The years passed. So did my mother, then my dad. My sister Ellen insisted on buying the house when Dad died. It was a money pit. Dad never maintained it. That neglect showed. I always thought Ellen bought the place because she wasn’t ready say goodbye to our parents. But in four years she would see them again. When Ellen’s estate sold the house it was slated to be torn down for yes, another parking lot, this time for a nearby bar. I visited the house once again to dig up some bulbs before the entire lot was paved over.

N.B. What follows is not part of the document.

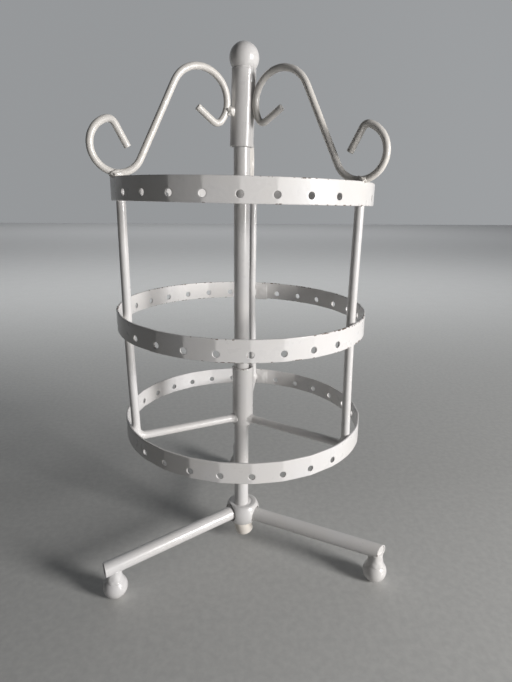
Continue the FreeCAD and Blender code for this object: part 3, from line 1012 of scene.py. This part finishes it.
def foot_centre(side):
    lo, hi = box_mm("foot_" + side)
    out = Vector(((lo.x + hi.x) / 2, (lo.y + hi.y) / 2, 0))
    out = Matrix.Rotation(math.radians(LEG_QUIRKS[side]["swing"]), 3, "Z") @ out
    return out + out.normalized() * LEG_QUIRKS[side]["foot"] + STAND_OFFSET


def make_legs():
    for side in LEG_QUIRKS:
        start, direction, length = leg_frame(side)
        place = along(direction, start)
        profile = tube_profile(LEG_RADIUS, LEG_RADIUS - TUBE_WALL, 0.0, length)
        skin = lathe(profile, 56, closed=True, place=place)
        slant_end(skin, side, start, direction, length)
        stand_paint("leg_tube_" + side, skin, "leg_" + side)

        bore = LEG_RADIUS - TUBE_WALL - SLACK
        face, root = length - LEG_PLUG_INSET, length - LEG_PLUG_LENGTH
        outline = [(bore * s, face - 0.25 * s ** 2) for s in (0.02, 0.25, 0.5, 0.75, 0.95)]
        outline += [(bore, face - 0.5), (bore, root), (bore * 0.02, root)]
        skin = lathe(outline[::-1], 40, place=place)
        close_ends(skin, 40)
        slant_end(skin, side, start, direction, length)
        stand_paint("leg_end_" + side, skin, "leg_plug_" + side)
        make_foot(side, start, direction)


def make_foot(side, leg_start, leg_direction):
    """A ball foot with the weld that joins it to its leg."""
    lo, hi = box_mm("foot_" + side)
    centre = foot_centre(side)
    radius = (hi.x - lo.x) / 2
    height = math.sqrt(radius ** 2 - FOOT_FLAT_RADIUS ** 2)
    along_leg = (centre - leg_start).dot(leg_direction)
    axis = leg_start.z + leg_direction.z * along_leg
    flat_angle = -math.degrees(math.acos(FOOT_FLAT_RADIUS / radius))
    profile = [(0.05, 0.0), (FOOT_FLAT_RADIUS * 0.6, 0.0)]
    profile += arc((0, height), radius, flat_angle, 88, 44)
    skin = lathe(profile, 64, place=Matrix.Translation(centre))
    close_ends(skin, 64)
    stand_paint("foot_ball_" + side, skin, "foot_" + side)

    root = height + radius * 0.62
    top = axis - LEG_RADIUS * 0.35
    neck = [(FOOT_NECK_RADIUS + FOOT_NECK_FLARE * (1 - s) ** 2.4, root + (top - root) * s)
            for s in steps(0, 1, 14)]
    skin = lathe(neck, 56, place=Matrix.Translation(centre))
    for n, p in enumerate(skin.points):
        out = Vector((p.x - centre.x, p.y - centre.y, 0)).normalized()
        skin.points[n] = p + out * 0.3 * noise.noise(p * 0.4)
    close_ends(skin, 56)
    stand_paint("foot_neck_" + side, skin, "foot_welds")


def mouth_cutter(side):
    """What is cut out of the hub round the inner end of a leg."""
    start, direction, _ = leg_frame(side)
    floor = HUB_MOUTH_START - LEG_INNER_END
    wide = HUB_MOUTH_RADIUS + HUB_MOUTH_FLARE
    outline = [(0.02, floor), (HUB_MOUTH_RADIUS - 0.8, floor), (HUB_MOUTH_RADIUS, floor + 0.8)]
    outline += [(HUB_MOUTH_RADIUS, floor + HUB_MOUTH_STRAIGHT)]
    outline += [(wide, floor + HUB_MOUTH_END), (0.02, floor + HUB_MOUTH_END)]
    cut = lathe(outline, 48, place=along(direction, start))
    close_ends(cut, 48)
    return add_object("cutter_" + side, mesh_of(cut, "cutter"))


def make_hub():
    """A cast ball with a flat top, a recess round each leg and rounded edges everywhere."""
    rise = HUB_TOP - HUB_BALL_CENTRE
    rim = math.sqrt(HUB_BALL_RADIUS ** 2 - rise ** 2)
    top_angle = math.degrees(math.asin(rise / HUB_BALL_RADIUS))
    profile = [(0.02, HUB_SKIRT), (HUB_NECK_RADIUS - 0.5, HUB_SKIRT)]
    profile += [(HUB_NECK_RADIUS, HUB_SKIRT + 0.5)]
    profile += arc((0, HUB_BALL_CENTRE), HUB_BALL_RADIUS, HUB_BALL_LOWEST, top_angle - 3, 30)
    profile += [(rim - 0.5, HUB_TOP), (rim - 2.5, HUB_TOP - 0.1)]
    profile += [(POLE_RADIUS + 1.6, HUB_TOP - 0.5), (POLE_RADIUS + 0.9, HUB_TOP - 0.4)]
    profile += [(POLE_RADIUS + 0.2, HUB_TOP + 0.1), (0.02, HUB_TOP + 0.3)]
    body = lathe(profile, 72, place=Matrix.Translation(STAND_OFFSET))
    close_ends(body, 72)

    casting = add_object("hub_body", mesh_of(body, "hub_body"))
    cutters = [mouth_cutter(side) for side in LEG_QUIRKS]
    for cutter in cutters:
        boolean = casting.modifiers.new("mouth", "BOOLEAN")
        boolean.operation = "DIFFERENCE"
        boolean.solver = "EXACT"
        boolean.object = cutter
    remesh = casting.modifiers.new("cast", "REMESH")
    remesh.mode = "VOXEL"
    remesh.voxel_size = HUB_GRAIN * MM
    soften = casting.modifiers.new("soften", "SMOOTH")
    soften.factor = 0.5
    soften.iterations = 7
    bpy.context.view_layer.update()
    finished = casting.evaluated_get(bpy.context.evaluated_depsgraph_get())
    mesh = bpy.data.meshes.new_from_object(finished)
    for helper in [casting] + cutters:
        bpy.data.objects.remove(helper)
    add_piece("hub_casting", mesh, "stand", TUBE_PAINT, ("base_hub",))


def make_pole():
    bottom, top = span_of("pole")
    profile = tube_profile(POLE_RADIUS, POLE_RADIUS - TUBE_WALL, bottom, top, step=3.0)
    skin = lathe(profile, 72, closed=True)
    for n, p in enumerate(skin.points):
        ripple = 0.035 * noise.noise(Vector((p.x * 0.12, p.y * 0.12, p.z * 0.05)))
        skin.points[n] = p + Vector((p.x, p.y, 0)).normalized() * ripple
    stand_paint("pole_tube", skin, "pole")


def make_cap():
    """The cream cap under the hub, pushed on a little askew."""
    bottom = span_of("bolt_cap")[0]
    radius = radius_of("bolt_cap")
    tall = CAP_TOP - bottom
    outline = [(0.05, 0.0), (radius * 0.35, 0.0)]
    outline += arc((radius - CAP_EDGE, CAP_EDGE), CAP_EDGE, -90, 0, 10)
    outline += [(radius, CAP_EDGE + (tall - CAP_EDGE - 0.6) * s) for s in (0.33, 0.66, 1.0)]
    outline += [(radius - 0.2, tall - 0.2), (radius - 0.6, tall), (0.05, tall)]
    place = Matrix.Translation(STAND_OFFSET + Vector((*CAP_SHIFT, bottom + CAP_LIFT)))
    skin = lathe(outline, 56, place=place @ Matrix.Rotation(math.radians(CAP_TILT), 4, "Y"))
    close_ends(skin, 56)
    make_piece("cream_cap", skin, "stand", CREAM_PLASTIC, ("bolt_cap",))


def dress_inner_parts():
    """Finishes for the CAD parts that stay: the hardware inside the pole and the hub."""
    finishes = {
        "pole_insert": BARE_STEEL,
        "base_bolt": BARE_STEEL,
        "base_washer": BARE_STEEL,
        "pivot_pin": BARE_STEEL,
        "pole_top_plug": WHITE_PLASTIC,
    }
    for node, material in finishes.items():
        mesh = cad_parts[node].data
        mesh.materials.clear()
        mesh.materials.append(material)


# ---- studio ----

FLOOR_REACH = 4000.0
ROOM_COLOUR = (0.94, 0.97, 1.0)
ROOM_LEVEL = 0.025
ROOM_LIFTS = (               # (axis, where the lift starts, where it is full, how much)
    ("X", -0.2, 0.9, 0.05),  # the window's side
    ("Y", 0.1, 0.9, 0.30),   # the wall behind
)
LAMPS = (
    {"name": "window", "place": (826, -637, 335), "aim": (0, 0, 160),
     "width": 270, "height": 360, "power": 11.3, "colour": (1.0, 0.982, 0.965)},
    {"name": "wall_wash", "place": (0, 700, 1000), "aim": (0, 2300, 0),
     "width": 2400, "height": 600, "power": 17.0, "colour": (0.97, 0.985, 1.0)},
    {"name": "far_wash", "place": (0, 2900, 1500), "aim": (0, 3900, 0),
     "width": 4000, "height": 600, "power": 16.0, "colour": (0.97, 0.985, 1.0)},
)
CAMERA_PLACE = (-20.69, -304.92, 237.97)
CAMERA_HEADING = 5.60
CAMERA_PITCH = 16.32         # downward
CAMERA_ROLL = 0.58
SENSOR_WIDTH = 36.0
LENS = 26.41
NEAR_CLIP = 10.0


def make_floor():
    skin = Skin()
    signs = ((-1, -1), (1, -1), (1, 1), (-1, 1))
    skin.face([skin.point((x * FLOOR_REACH, y * FLOOR_REACH, 0)) for x, y in signs])
    floor = add_object("floor", mesh_of(skin, "floor"))
    floor.data.materials.append(table_top())


def soft_light(name, place, aim, width, height, power, colour):
    light = bpy.data.lights.new(name, "AREA")
    light.shape = "RECTANGLE"
    light.size = width * MM
    light.size_y = height * MM
    light.energy = power
    light.color = colour
    lamp = add_object(name, light)
    lamp.location = Vector(place) * MM
    lamp.rotation_mode = "QUATERNION"
    lamp.rotation_quaternion = (Vector(aim) - Vector(place)).to_track_quat("-Z", "Y")


def make_sky():
    """A dim room, lighter towards the window on the right and the wall behind."""
    world = bpy.data.worlds.new("room")
    bpy.context.scene.world = world
    world.use_nodes = True
    tree = world.node_tree
    where = tree.nodes.new("ShaderNodeTexCoord")
    split = tree.nodes.new("ShaderNodeSeparateXYZ")
    tree.links.new(where.outputs["Generated"], split.inputs[0])
    level = None
    for axis, low, high, lift in ROOM_LIFTS:
        node = tree.nodes.new("ShaderNodeMapRange")
        node.interpolation_type = "SMOOTHSTEP"
        node.inputs["From Min"].default_value = low
        node.inputs["From Max"].default_value = high
        node.inputs["To Max"].default_value = lift
        tree.links.new(split.outputs[axis], node.inputs["Value"])
        total = tree.nodes.new("ShaderNodeMath")
        tree.links.new(node.outputs["Result"], total.inputs[0])
        if level:
            tree.links.new(level, total.inputs[1])
        else:
            total.inputs[1].default_value = ROOM_LEVEL
        level = total.outputs[0]
    sky = tree.nodes["Background"]
    sky.inputs["Color"].default_value = (*ROOM_COLOUR, 1.0)
    tree.links.new(level, sky.inputs["Strength"])


def make_camera():
    heading, pitch, roll = (math.radians(a) for a in (CAMERA_HEADING, CAMERA_PITCH, CAMERA_ROLL))
    level_ahead = Vector((math.sin(heading), math.cos(heading), 0))
    ahead = level_ahead * math.cos(pitch) - Vector((0, 0, math.sin(pitch)))
    level = Vector((math.cos(heading), -math.sin(heading), 0))
    right = level * math.cos(roll) + level.cross(ahead) * math.sin(roll)
    up = right.cross(ahead)
    camera = bpy.data.cameras.new("camera")
    camera.sensor_width = SENSOR_WIDTH
    camera.lens = LENS
    camera.clip_start = NEAR_CLIP * MM
    holder = add_object("camera", camera)
    turn = Matrix((right, up, -ahead)).transposed().to_4x4()
    holder.matrix_world = Matrix.Translation(Vector(CAMERA_PLACE) * MM) @ turn
    bpy.context.scene.camera = holder


make_camera()
make_floor()
make_sky()
for lamp in LAMPS:
    soft_light(**lamp)
make_hoops()
make_rods()
make_scrolls()
make_sleeves()
make_bearing()
make_finial()
make_paint_runs()
make_carousel_welds()
make_pole()
make_hub()
make_legs()
make_cap()
dress_inner_parts()
bpy.context.scene.view_settings.view_transform = "Standard"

That’s when I could see it, in the spring sunshine, from an upstairs window: The outline of a Japanese rock garden. Mom must have planned it all along and there it was: The Japanese cherry trees, a riot of pink; the bride in full bloom, blossoms cascading and nearby, the stacked-up piles of flagstone. Why hadn’t we made it a priority to take an afternoon, buy some sand, do some digging and imbed the flat stones in the garden? Mom asked nothing for herself and it would have given her so much joy. The thoughts haunted me as I dug up the Stars of Bethlehem. The flowers could not quell regret, but they had become a form of remembrance.
I planted the Stars of Bethlehem around our rural home, but to my disappointment, they never bloomed. A few months later I suffered a miscarriage. It was spring. I bought the biggest bleeding heart bush I could find and planted it to comfort my own bleeding heart. The bush grew bigger every year.
When we sold our house and moved midwinter, I dug up the bush and the soil around it, and replanted it at our new home on a quiet country lane.
As the weather thawed, the bleeding heart branched out and bloomed, content in its new environment. And, somehow, the Stars of Bethlehem appeared, too, as if my mother wanted to send comfort.
Every spring, scattered in the grass, Stars of Bethlehem now bloom in unexpected places. I think of them as my mother waving to me. “Hi, Mom!” I say, as I admire them.
And the bleeding heart? I have split and replanted the original many times now, dividing it in fall and giving some away to friends. This month, all the bushes in front of the house and in our backyard bloomed once again. There are six of them now, 34 years after I brought the mother plant home.
When I see them, I smile, touch the delicate flowers and I whisper, “Hello, love. I haven’t forgotten you.”






You garden memories touched me deeply. I’m taking a moment before I go to tend my mother’s garden. She has said once she passes away she hopes we remember her for her flowers. We will remember her for much more than her pretty, neat garden but while she is still with us, I’ll do all I can to keep it blooming inspite of aphids, deer, moles and rabbits…. Japaneses beetles and boxwood mites. Seems like more pests get added to the list every year. Today we marveled at the father house finch as he bravely flew in repeatedly to feed 4 hungry hatchlings directly under mom’s awning, 6 feet away from us. At 92, mom is needing our help every morning and evening. Some days she is so uncomfortable she prays to be taken soon. Most days she is perky and grateful by 3:00, after resting and all her meds. I am grateful every day to still have her wisdom and smile. She always was in kitchen when we would visit as adults. Mom would drop everything and run to the door to greet me. I always felt like the most special person in the world. I am so grateful to be pulling weeds, watering daily and getting my hands dirty while she enjoys the devoted father house finch!
It is very intriguing to consider those things we carry with us as reminders of those who have gone before us: flowers, recipes, photographs, journals. I've been thinking a lot about this lately because I just entered the cusp before age 80. I think we should think about our lives in three realms that also encompass past, present and future: Knowledge, Celebration and Inspiration. We need to strive to know what is our history, we need to find ways to celebrate especially what has been overlooked and ignored but is so very important, and we need to find the best ways to inspire new generations to act with this knowledge and why it truly matters.